Ehrliche Architektur
1920 im schwäbischen Lauingen geboren, brachte Reiser die Faszination für Architektur zunächst nach München. Bis 1949 studierte er an der dortigen Technischen Hochschule. Die Architekten Hans Döllgast, Martin Elsaesser, Robert Vorhoelzer und Adolf Abel sollten zu seinen Vorbildern werden. „In München habe ich gelernt, meine Architektur nachvollziehbar und ehrlich zu gestalten“, beschreibt Reiser seine architektonische Haltung, die ihn fortan beeinflussen sollte: „Das gilt auch für die Verwendung der Materialien und für die Konstruktion. Nichts sollte versteckt werden.“ Der Zeit der Studien in der bayerischen Hauptstadt folgte der Umzug ins Ruhrgebiet: Das Bochumer Architekturbüro August Schröder suchte einen Architekten.

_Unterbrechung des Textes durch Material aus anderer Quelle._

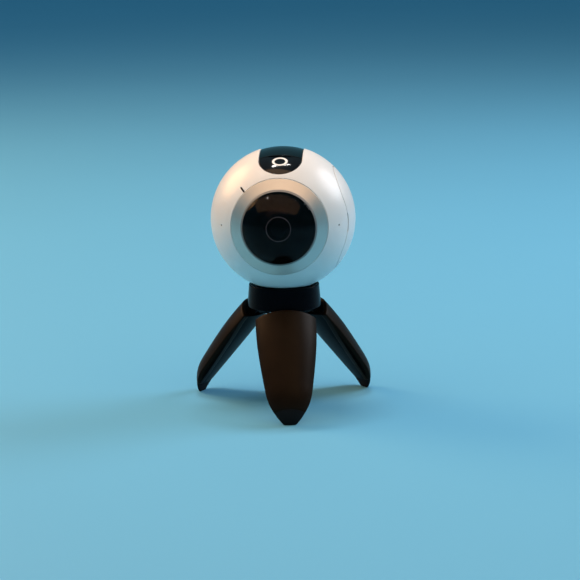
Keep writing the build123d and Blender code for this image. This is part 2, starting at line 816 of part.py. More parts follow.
with BuildPart() as seat:
    with BuildSketch(Plane.XY.offset(head_top)):
        Circle(seat_radius)
        Circle(thread_radius, mode=Mode.SUBTRACT)
    extrude(amount=seat_thickness)
save(seat, "seat_pad")


def leg_plane(angle):
    """Square to an open leg: x points to its outer face, z runs down along the leg."""
    out = Vector(cos(radians(angle)), sin(radians(angle)), 0)
    up = Vector(0, 0, 1)
    tilt = radians(leg_tilt)
    outward = out * cos(tilt) + up * sin(tilt)
    along = out * sin(tilt) - up * cos(tilt)
    hinge = out * hinge_reach + up * hinge_height
    return Plane(origin=hinge - outward * hinge_reach, x_dir=outward, z_dir=along)


def leg_form(frame, inset):
    """A third of a tapering pod, turned about the leg's own axis."""
    cross = Plane(origin=frame.origin, x_dir=frame.x_dir, z_dir=frame.x_dir.cross(frame.z_dir))
    axis = Axis(frame.origin, frame.z_dir)
    length = leg_end - leg_top
    points = [((pod_radius - inset) * wide, leg_top + (length - inset) * far)
              for far, wide in zip(length_shares, radius_shares)]
    with BuildPart() as form:
        for way in (-1, 1):
            with BuildSketch(cross) as half:
                with BuildLine():
                    Spline(*points)
                    Polyline(points[-1], (0, points[-1][1]), (0, leg_top), points[0])
                make_face()
            revolve(half.sketch, axis=axis, revolution_arc=way * sweep_angle / 2)
        for way in (-1, 1):
            edge = radians(180 / leg_count)
            normal = frame.y_dir * (way * cos(edge)) - frame.x_dir * sin(edge)
            side = Plane(origin=frame.origin - normal * (leg_gap / 2), z_dir=normal)
            split(bisect_by=side, keep=Keep.BOTTOM)
    return form.part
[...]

Bald darauf begann er bei der Oberpostdirektion Dortmund. Mitte der 1950er Jahre war die Zeit reif für die Gründung seines eigenen Architekturbüros. Wie erfolgreich er damit war und wie ihn auch die Kollegen schätzten, zeigt die Aufnahme in den Bund Deutscher Architekten (BDA) einige Jahre später. Seit 1961 ist Reiser Mitglied des BDA Bochum – mittlerweile ist er Ehrenvorsitzender. „Beim BDA habe ich mich lange Zeit auf lokaler und überregionaler Ebene für Architektur und Baukultur engagiert und war in vielen Ausschüssen tätig“, blickt Reiser zurück. Als Gründungsmitglied der Architektenkammer hat er sich ebenso engagiert wie im Bauausschuss der Stadt Bochum. Mit über 70 zog sich der Architekt 1991 aus seiner aktiven Tätigkeit zurück. Als Reiser und Partner Architekten BDA besteht sein Büro bis heute und blickt in diesem Jahr auf 66 Jahre Bürogeschichte zurück. Ein doppelter Grund zum Feiern.